Fakirsha @ Faku Erachsha Variava v. State of Gujarat
2023-07-07
M.K.THAKKER
body2023
DigiLaw.ai
JUDGMENT : M.K. THAKKER, J. 1. This is an application filed by the applicants, who are husband and wife-accused Nos.1 and 2 praying to exercise the inherent jurisdiction under Section 482 of the Code of Criminal Procedure and to quash the impugned FIR being II-C.R. No. 48 of 2014 registered with Valiya Police Station, District Bharuch. It is further prayed to quash and set aside the charge-sheet filed before the Competent Court on 12.07.2016 being Criminal Case No. 533 of 2016. 2. Brief facts in a capsulized form are as follow: 2.1. The FIR was filed by the complainant, namely, Urmilaben Harisingbhai Rupsingbhai Vasava alleging against the present applicants that on 19.10.2014 when the present applicants arrived near the residence of first informant on motorcycle and shouted by slowing sown the motorcycle as to why the first informant was not coming for agricultural work in their field. It is further alleged in the FIR that while inquiring that the present applicants called the first informant “Bhilada” and thereafter the applicants went to village Mahuza. Again, while returning at 12 O’clock in the noon, present applicants stopped their motorcycle near the residence of the first informant and asked that why they are not coming for agricultural work. 2.2. It is mentioned in the FIR that, at that point of time, first informant and her sister-in-law were mending on the floor, her brother-in-law and the kids were also present there at that time. Again, the applicants had called them as “Dubla” and “Bhilada.” It is alleged that thereafter the applicants had administered threat on the first informant and conveyed that the brother of the applicant No. 1 is an advocate and they would see that the first informant is put behind the bar. By narrating the incident in the FIR, it is alleged that the present applicants had verbally abused the first informant with regard to their caste and thereby they had committed the offence punishable under Sections 504, 506(2) and 114 of the Indian Penal Code and Sections 3(1)(x) of the Scheduled Castes and Scheduled Tribes (Prevention of Atrocities) Act, 1989 (‘the SC & ST Act’ hereinafter). 2.3. During the pendency of the petition, the charge-sheet was filed therefore, draft amendment was filed, which was allowed and the charge-sheet papers were permitted to place on record. 3. Learned advocate, Mr.

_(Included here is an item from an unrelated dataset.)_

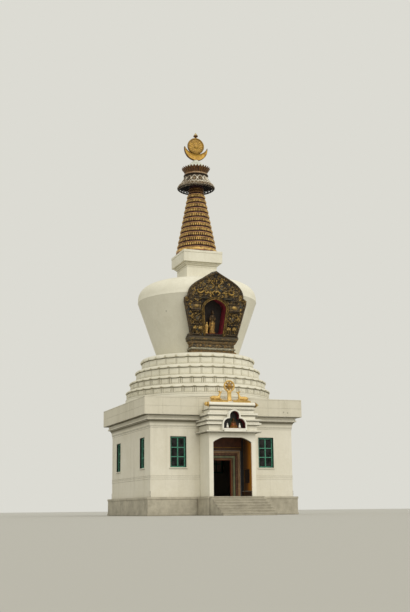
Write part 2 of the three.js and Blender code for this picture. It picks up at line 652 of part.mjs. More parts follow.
// Outline of the leaning shrine, in its own X and height above its foot
function shrineOutline(margin) {
  const shape = new THREE.Shape();
  const m = margin;
  shape.moveTo(-SHRINE_FOOT_HALF - m, -m).lineTo(SHRINE_FOOT_HALF + m, -m);
  shape.lineTo(SHRINE_EAR_HALF + m, SHRINE_EAR_LOW);
  shape.lineTo(SHRINE_EAR_HALF + m, SHRINE_EAR_TOP + m);
  shape.lineTo(SHRINE_SHOULDER_HALF + m, SHRINE_SHOULDER_Z);
  const side = [SHRINE_SHOULDER_HALF + m, SHRINE_SHOULDER_Z + SHRINE_SIDE_HANDLE];
  const tip = [SHRINE_TIP_HANDLE.x, SHRINE_TIP_Z - SHRINE_TIP_HANDLE.down];
  shape.bezierCurveTo(...side, ...tip, 0, SHRINE_TIP_Z + m);
  shape.bezierCurveTo(-tip[0], tip[1], -side[0], side[1], -SHRINE_SHOULDER_HALF - m, SHRINE_SHOULDER_Z);
  shape.lineTo(-SHRINE_EAR_HALF - m, SHRINE_EAR_TOP + m);
  shape.lineTo(-SHRINE_EAR_HALF - m, SHRINE_EAR_LOW);
  shape.closePath();
  return shape;
}

function shrineArch() {
  const shape = new THREE.Shape();
  shape.moveTo(-SHRINE_ARCH_FOOT_HALF, SHRINE_ARCH_BOTTOM).lineTo(SHRINE_ARCH_FOOT_HALF, SHRINE_ARCH_BOTTOM);
  shape.lineTo(SHRINE_ARCH_HALF, SHRINE_ARCH_SPRING);
  const handle = [SHRINE_ARCH_HALF - ARCH_HANDLE.in, SHRINE_ARCH_TIP - ARCH_HANDLE.down];
  shape.quadraticCurveTo(...handle, 0, SHRINE_ARCH_TIP);
  shape.quadraticCurveTo(-handle[0], handle[1], -SHRINE_ARCH_HALF, SHRINE_ARCH_SPRING);
  shape.closePath();
  return shape;
}

// Leans a piece out with the dome about the shrine's foot
function leanOut(geometry) {
  return geometry.rotateX(SHRINE_LEAN).translate(0, -SHRINE_FOOT_FRONT, SHRINE_FOOT_Z);
}

// Room that the leaning frame takes, with its gap and some reach to the front
function shrineRoom() {
  return leanOut(slabFrom(shrineOutline(GAP), -CUTTER_REACH, SHRINE_DEPTH + CUTTER_REACH + GAP));
}

function domeOutline(shoulderPoints) {
  const foot = LOTUS_TIERS.at(-1).top;
  const outline = [[0, foot], [DOME_BASE_R, foot], [DOME_CREASE_R, DOME_CREASE_Z]];
  for (let i = 1; i <= shoulderPoints; i += 1) {
    const angle = (i / shoulderPoints) * (Math.PI / 2);
    const c = i === shoulderPoints ? 0 : Math.cos(angle);
    outline.push([
      DOME_TOP_R + (DOME_CREASE_R - DOME_TOP_R) * c ** SHOULDER_POWER_R,
      DOME_CREASE_Z + (DOME_TOP_Z - DOME_CREASE_Z) * Math.sin(angle) ** SHOULDER_POWER_Z,
    ]);
  }
  outline.push([0, DOME_TOP_Z]);
  return outline;
}

function buildDome() {
  const { half, front } = PEDESTAL_CORNICE;
  const back = -PEDESTAL_BACK + GAP;
  const pedestalRoom = box(
    -half - GAP, half + GAP, -front - CUTTER_REACH, back, LOTUS_TIERS.at(-1).top - GAP, SHRINE_FOOT_Z + GAP,
  );
  const foot = SHRINE_FOOT_HALF + GAP;
  const wedgeRoom = box(-foot, foot, -front - CUTTER_REACH, back, SHRINE_FOOT_Z, WEDGE_TOP + GAP);
  const neck = NECK_HALF + GAP;
  const neckRoom = box(-neck, neck, -neck, neck, NECK_BOTTOM - GAP, DOME_TOP_Z + GAP);
  const dome = turned(domeOutline(9), 56);
  addPiece('dome', cut(dome, [shrineRoom(), pedestalRoom, wedgeRoom, neckRoom]), 'limewash');
}

// Pedestal, with a wedge on top that fills the room under the leaning frame
function buildPedestal() {
  const base = PEDESTAL_BASE;
  const cornice = PEDESTAL_CORNICE;
  const foot = SHRINE_FOOT_HALF;
  const pedestal = join([
    box(-base.half, base.half, -base.front, -PEDESTAL_BACK, LOTUS_TIERS.at(-1).top, base.top),
    box(-cornice.half, cornice.half, -cornice.front, -PEDESTAL_BACK, base.top, cornice.top),
    box(-foot, foot, -SHRINE_FOOT_FRONT, -PEDESTAL_BACK, cornice.top, WEDGE_TOP),
  ]);
  addPiece('shrine_pedestal', cut(pedestal, [shrineRoom()]), 'bronze');
}

// Standing figure in long robes on a square block, in the recess of the leaning frame
function standingFigure({ x, y, height, base, robe, trunk, head }) {
  const floor = SHRINE_ARCH_BOTTOM + GAP;
  const [halfX, halfY, blockHeight] = base;
  const block = box(x - halfX, x + halfX, y - halfY, y + halfY, floor, floor + blockHeight);
  const z = [0.9 * blockHeight, robe.z * height, trunk.z * height, head.z * height].map((up) => floor + up);
  return leanOut(join([
    block,
    bar([x, y, z[0]], [x, y, z[1]], ...robe.r),
    bar([x, y, z[1] - 0.1 * blockHeight], [x, y, z[2]], ...trunk.r),
    ellipsoid(x, y, z[3], head.half),
  ]));
}

function buildShrine() {
  const body = slabFrom(shrineOutline(0), 0, SHRINE_DEPTH);
  const arch = slabFrom(shrineArch(), -CUTTER_REACH, SHRINE_RECESS + CUTTER_REACH);
  addPiece('shrine_frame', leanOut(cut(body, [arch])), 'bronze');
  addPiece('shrine_statue', standingFigure(STATUE), 'bronze');
  addPiece('shrine_attendant', standingFigure(ATTENDANT), 'gilt');
}

function buildHarmika() {
  const neck = squareTurned([
    [0, NECK_BOTTOM], [NECK_HALF, NECK_BOTTOM], [NECK_HALF, NECK_MOULD_Z], [NECK_MOULD_HALF, NECK_MOULD_Z],
    [NECK_MOULD_HALF, SLAB_BOTTOM], [0, SLAB_BOTTOM],
  ]);
  addPiece('harmika_neck', neck, 'limewash');
  const half = SLAB_HALF;
  addPiece('harmika_slab', box(-half, half, -half, half, SLAB_BOTTOM, SLAB_TOP), 'limewash');
}

function buildSpire() {
  const outline = [[0, SLAB_TOP]];
  for (let i = 0; i < RING_COUNT; i += 1) {
    const z0 = SLAB_TOP + i * RING_PITCH + (i > 0 ? LOWEST_RING_EXTRA : 0);
    const next = SLAB_TOP + (i + 1) * RING_PITCH + LOWEST_RING_EXTRA;
    const z1 = next - RING_GROOVE_HEIGHT;
    const r0 = RING_BOTTOM_R - RING_TAPER * (z0 - SLAB_TOP);
    const r1 = RING_BOTTOM_R - RING_TAPER * (z1 - SLAB_TOP);
    outline.push([r0, z0], [r1, z1], [r1 - RING_GROOVE, next]);
  }
  const ringsTop = SLAB_TOP + RING_COUNT * RING_PITCH + LOWEST_RING_EXTRA;
  outline.push([NARROW_RING.r, ringsTop], [NARROW_RING.r, NARROW_RING.top], [MAST_RADIUS, NARROW_RING.top]);
  outline.push([MAST_RADIUS, CANOPY_PLATE], [0, CANOPY_PLATE]);
  addPiece('spire_rings', turned(outline, 24), 'gilt');
}

// Skirt of sheet metal with a thick lip that turns in below, closed by a plate on top of the mast
function buildCanopy() {
  const [rimR, rimZ] = CANOPY_OUTLINE[0];
  const under = CANOPY_OUTLINE.slice(CANOPY_LIP_POINTS).reverse().map(
    ([r, z]) => [r - CANOPY_SKIN, Math.min(z - CANOPY_SKIN, CANOPY_PLATE)],
  );
  const lipInside = rimR - CANOPY_SKIN;
  const inside = [[0, CANOPY_PLATE], ...under, [lipInside, rimZ + 2 * CANOPY_SKIN], [lipInside, rimZ]];
  addPiece('canopy_skirt', turned([...inside, ...CANOPY_OUTLINE, [0, CANOPY_TOP]], 32), 'silver');
  addPiece('canopy_crown', turned([[0, CANOPY_TOP], ...CROWN_OUTLINE, [0, CROWN_FLOOR]], 32), 'bronze');
  const cone = [[0, CROWN_FLOOR], ...CONE_OUTLINE, [0, CONE_OUTLINE.at(-1)[1]]];
  addPiece('finial_cone', turned(cone, 24), 'limewash');
}

function buildFinial() {
  // Horn tips lie where the outer and inner circles of the crescent cross
  const rise = MOON_INNER_Z - MOON_Z;
  const tipZ = (MOON_OUTER_R ** 2 - MOON_INNER_R ** 2 + rise ** 2) / (2 * rise);
  const tipX = Math.sqrt(MOON_OUTER_R ** 2 - tipZ ** 2);
  const outerAngle = Math.atan2(tipZ, tipX);
  const innerAngle = Math.atan2(tipZ - rise, tipX);
  const moon = new THREE.Shape();
  moon.absarc(0, MOON_Z, MOON_OUTER_R, Math.PI - outerAngle, 2 * Math.PI + outerAngle, false);
  moon.absarc(0, MOON_INNER_Z, MOON_INNER_R, innerAngle, Math.PI - innerAngle, true);
  moon.closePath();
  addPiece('moon_crescent', slabFrom(moon, -MOON_THICKNESS / 2, MOON_THICKNESS, 16), 'gilt');

  const half = SUN_THICKNESS / 2;
  const sunZ = MOON_INNER_Z - MOON_INNER_R + SUN_R + GAP;
  const lens = turned([
    [0, -half], [0.6 * SUN_R, -0.75 * half], [SUN_R, 0], [0.6 * SUN_R, 0.75 * half], [0, half],
  ], 32).rotateX(Math.PI / 2).translate(0, 0, sunZ);
  addPiece('sun_disc', lens, 'gilt');

  const foot = sunZ + SUN_R + GAP;
  const side = JEWEL_OUTLINE.map(([r, up]) => [r, foot + up * JEWEL_HEIGHT]);
  addPiece('jewel', turned([[0, foot], ...side, [0, foot + JEWEL_HEIGHT]], 20), 'gilt');
}

buildPlatform();
buildWalls();
buildWindows();
buildDoorFrame();
buildRoof();
buildPorch();
buildEntablature();
buildNiche();
buildPedimentBar();
buildWheel();
buildDeer('deer_left', -1);
buildDeer('deer_right', 1);
buildLotus();
buildDome();
buildPedestal();
buildShrine();
buildHarmika();
buildSpire();
buildCanopy();
buildFinial();

export default stupa;
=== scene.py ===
"""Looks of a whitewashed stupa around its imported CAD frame. Metres, +Z up, the porch faces -Y."""
import math
import random

import bmesh
import bpy
import numpy as np
from mathutils import Matrix, Vector


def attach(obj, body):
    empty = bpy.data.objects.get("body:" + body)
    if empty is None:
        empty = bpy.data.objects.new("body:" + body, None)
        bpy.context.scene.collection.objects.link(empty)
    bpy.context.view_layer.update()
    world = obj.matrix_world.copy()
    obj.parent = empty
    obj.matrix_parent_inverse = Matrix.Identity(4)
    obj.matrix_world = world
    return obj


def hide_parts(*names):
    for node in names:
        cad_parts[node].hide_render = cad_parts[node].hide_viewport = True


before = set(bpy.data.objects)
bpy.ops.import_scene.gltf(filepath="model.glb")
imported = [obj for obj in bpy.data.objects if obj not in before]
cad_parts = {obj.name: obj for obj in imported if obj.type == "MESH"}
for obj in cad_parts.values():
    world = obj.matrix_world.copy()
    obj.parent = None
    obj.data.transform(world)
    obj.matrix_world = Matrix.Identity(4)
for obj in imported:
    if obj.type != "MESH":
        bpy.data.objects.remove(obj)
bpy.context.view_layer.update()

TAU = 2 * math.pi
TO_FRONT = Matrix.Rotation(math.pi / 2, 4, "X")
TO_SIDE = Matrix.Rotation(math.pi / 2, 4, "Y")

# Hall
FLOOR_Z = 1.05
PLINTH_HALF = 4.7
PORCH_FLOOR_HALF, PORCH_FLOOR_FRONT = 1.7, 6.6
WALL_HALF = 4.45
WALL_INSIDE = 4.1
WINDOW_X = 2.76
WINDOW_HALF = 0.465
WINDOW_SILL, WINDOW_HEAD = 2.75, 4.52
WINDOW_SETBACK = 0.09
CORNICE_TOP = 5.78
PARAPET_HALF = 4.9498
PARAPET_TOP = 6.8

# Porch
PORCH_HALF = 1.43
PORCH_INSIDE = 1.18
ENTABLATURE_TOP = 6.17
ORNAMENT_Y = -5.67

# Spire
SPIRE_BOTTOM = 16.742
FIRST_LINE = 17.134
RING_PITCH = 0.343
RING_COUNT = 12
RING_FOOT_R = 1.36
RING_TAPER = 0.1935

# Camera: eye, aim and focal length worked out for a frame of 410 by 612
EYE = Vector((-20.756, -60.321, 0.305))
YAW, PITCH, ROLL = (math.radians(a) for a in (19.455, 11.533, -0.573))
FOCAL_PIXELS = 1000
FRAME_HEIGHT = 612
SENSOR = 36


# Node materials, each kept in LOOKS under its own name
LOOKS = {}


def linear(colour, share=1.0):
    """Linear colour with alpha from 0 to 255 sRGB values, times a share. Four values are linear already."""
    if len(colour) == 4:
        return colour
    parts = [v / 255 for v in colour]
    return (*(share * (v / 12.92 if v <= 0.04045 else ((v + 0.055) / 1.055) ** 2.4) for v in parts), 1.0)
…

2.3. During the pendency of the petition, the charge-sheet was filed therefore, draft amendment was filed, which was allowed and the charge-sheet papers were permitted to place on record. 3. Learned advocate, Mr. Adil Mirza appearing for the complainant submitted that the impugned FIR is registered with a view to harass the applicants and as a counterblast of various FIRs which have been registered by the applicant No. 1 against the husband of the respondent No. 2-original complainant. Learned advocate, Mr. Adil Mirza further submitted that there is a long drawn civil dispute regarding agricultural land owned by the applicant No. 1 and his brothers with their sisters, who fraudulently sold the agricultural land to one Hemaben Bhogilal Vasava during the pendency of the civil litigation i.e. Regular Civil Suit No. 21 of 2009. 3.1. It is further argued that civil suit, which is filed by the sister against the applicant No. 1 and other co-owners, the status quo was granted by the learned Civil Court. Despite the order of the status quo was in operation, the purchaser of property had tried to forcibly enter into the disputed land and had committed offence of trespass therefore, two written complaints were given to the concerned police station on 03.06.2014 and 06.06.2014. It is further submitted that pursuant to the complaint, the FIR being I - C.R. No. 45 of 2014 was registered on 09.06.2014 where the husband of the respondent No. 2-original complainant was shown as accused No. 6. Even in both the complaints, which were filed before the concerned police station, name of respondent No. 2 was mentioned as accused No. 6. 3.2. Learned advocate Mr. Adil Mirza has further drawn attention of this Court to the FIR filed on 17.09.2014 under Sections 379, 447 and 114 of the Indian Penal Code by the applicant No. 1, wherein the husband of the respondent No. 2, namely, Harisingbhai Rupsingbhai Vasava was shown as accused No. 2. Learned advocate Mr. Adil Mirza has submitted that with a view to see that the applicants are pressurized and as a counterblast all the complaints, an impugned FIR were filed. Learned advocate Mr.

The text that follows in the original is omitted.